There is nothing strategically important about individual banks.  The only critical infrastructure is the interbank payments system.  It would have been entirely viable for governments to allow banks to fail, and then step in to nationalise them and take over the essential payments system together with the rest of their physical assets.  Had they done this, for the first time, the payments system could have been opened up to new “challenger banks”.  At the same time, government could have used its ability to print money in order to recapitalise one or two large banks to keep the cashpoints working and to use as a conduit for infrastructure investment.  Ordinary depositors would have been protected in the same way as they are now.  Shareholders and commercial investors would have lost their shirts – as they would do in any speculative investment that goes wrong.  Many bankers would also be out of a job… but if they were any good, they would soon get new positions.  This could all have been done in a matter of days.  Yes, there would have been disruption – but no more than the carnage that has been wreaked on the economy through the austerity programmes that were the inevitable consequence of bailing out the banks.

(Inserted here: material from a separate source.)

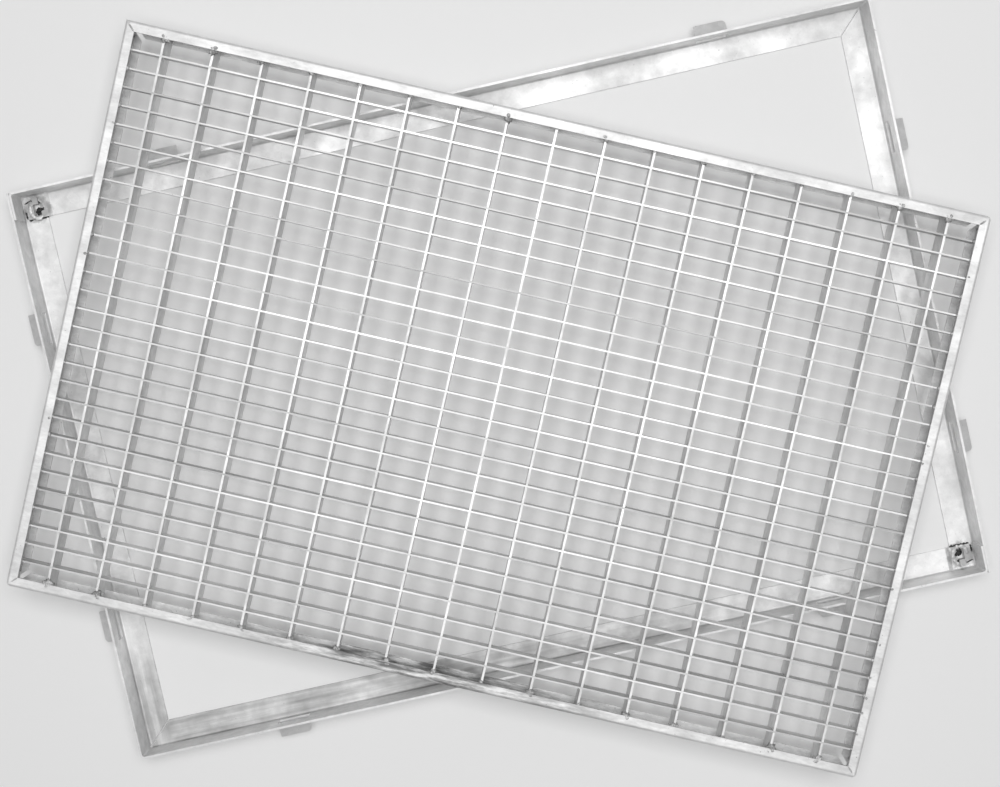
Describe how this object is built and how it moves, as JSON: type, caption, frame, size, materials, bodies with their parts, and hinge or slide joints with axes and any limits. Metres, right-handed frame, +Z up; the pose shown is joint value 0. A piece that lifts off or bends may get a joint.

The point is that there were alternatives in 2008; and the alternative we had then is available to us now.  Unlike banks, the steelworks at Port Talbot really is essential because the steel it produces is the base material for the other, smaller steel plants around the UK.  And while it is true that at the moment it is possible to buy cheaper steel elsewhere, this will not always be the case.

China’s current steel glut is largely the result of a severe imbalance in the Chinese economy caused by a dangerous misallocation of capital to manufacturing and housing.  The myth of 7 percent annual growth, coupled to the Western myth that China would become the engine of the global economy – lifting us all out of recession – led to the construction of a swathe of empty cities and factories.  Understandably, Chinese steelworks were happy to go full tilt producing the steel to keep building.  But in a classic crisis of overproduction, caused by a slump in demand in the West, China has ended up with a lot of steel (and much else besides) that it does not want and cannot sell.  So it is engaging in a classic fire sale – selling everything off cheap in order to maintain cash-flow.

For the moment, China also has the advantage of cheap oil.  With prices below $40 per barrel, transport costs are low; further lowering the price of steel.  According to the IMF, the price of oil will be back above $100 per barrel by 2017.  By 2020, the price is expected to go above $200 per barrel as many of the Middle East oil fields pass their production peaks.  That means that China will no longer enjoy the advantages that it has today.  The cost of transporting the coal and iron required to make steel will increase; as will the cost of shipping it halfway around the planet.  If, by then, Britain has allowed its steelworks to close, we will find ourselves bearing that additional cost.

I am reminded of the story of the old gold investor who, looking at low gold prices, tells a friend that:

“Now would be a really good time to buy a gold mine”

“Why on earth would you do that?” asks his friend.  “Nobody wants to buy gold.”

“I would buy the mine and immediately shut it,” says the old investor.  “Then two years from now, when everyone wants to buy gold, I would open it up again and make a fortune.”

As with the banks in 2008, it would be in Britain’s interest to nationalise the steel plant in Port Talbot.  Keep as many of the skilled workforce as are needed to maintain it and will be needed to restart it a year or so from now.  If necessary, pay them to sit around playing cards and drinking tea.  After all, if you close the plant you are not just going to be paying benefits to the redundant workforce; you are going to have to pay benefits to 15 or 20 thousand people whose livelihoods depend upon the steel works or the spending power of the steelworkers.  Nor – if we are being honest about the Welsh economy for a moment – will many of those 15 or 20 thousand men and women ever find comparable employment again.

If the Port Talbot plant is not nationalised, one way or another when the price of Chinese steel goes up once more – as we all know it will – all of us will be the losers.